# Spray bar or lilly pipe?



## Aquaticfan (Oct 30, 2011)

Spray bar gives a wider length/range of lower pressure flow/current. The Lilly pipe is more directed like the flow from a powerhead would be. More pressure stronger current but less coverage. Its personal preference and what kind of flow your looking for. Personally, strong pressure flow isn't what you really want. Yes we need some pressure but not tons. Having good flow throughout the entire tank is what i find best as it delivers co2 and nutrients ferts and flow to all the plants. I use the spray bar with power heads but i keep the flow strength low. But that's my preference.


----------



## JEden8 (Jan 5, 2011)

Thanks for the info! What powerheads do you win in conjunction with the spray bar?


----------



## KH2PO4 (Jul 18, 2009)

Lily pipe all the way.

Why?

It's way more beautiful, no one can argue.

Performance? 

Well, I really don't know. I have asked myself if I really know it or not. 
And I really don't know. People still debate about them vs spray bars, no end.
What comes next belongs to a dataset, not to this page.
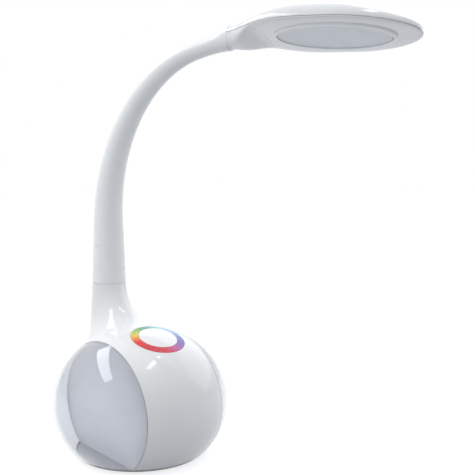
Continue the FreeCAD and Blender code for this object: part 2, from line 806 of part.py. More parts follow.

But people using lily pipes continue to crank out beautiful tanks...
just like people using spray bars...

So given a choice. Lily pipe for sure for me.


----------



## Aquaticfan (Oct 30, 2011)

I use the aquaclear power heads. They are very versatile adjustable flow good quality.


----------



## iThinman (Nov 20, 2011)

With a spray bar, you can increase the size of the holes, number of holes, direction of holes. I have a couple small holes pointing down and also increased the size of the main holes to get my desired flow.

With a lily pipe, they look nice, provide a wider gentler stream and can also easily be raised at night to help aerate at night.

They each have their advantages.


----------



## JEden8 (Jan 5, 2011)

iThinman said:


> With a spray bar, you can increase the size of the holes, number of holes, direction of holes. I have a couple small holes pointing down and also increased the size of the main holes to get my desired flow.
> 
> With a lily pipe, they look nice, provide a wider gentler stream and can also easily be raised at night to help aerate at night.
> 
> They each have their advantages.


I was thinking about making a couple of new holes to get rid of the dead spots right below the spray bar but am worried that I would mess it all up. If you make the holes bigger in the front, does the flow slow down?


----------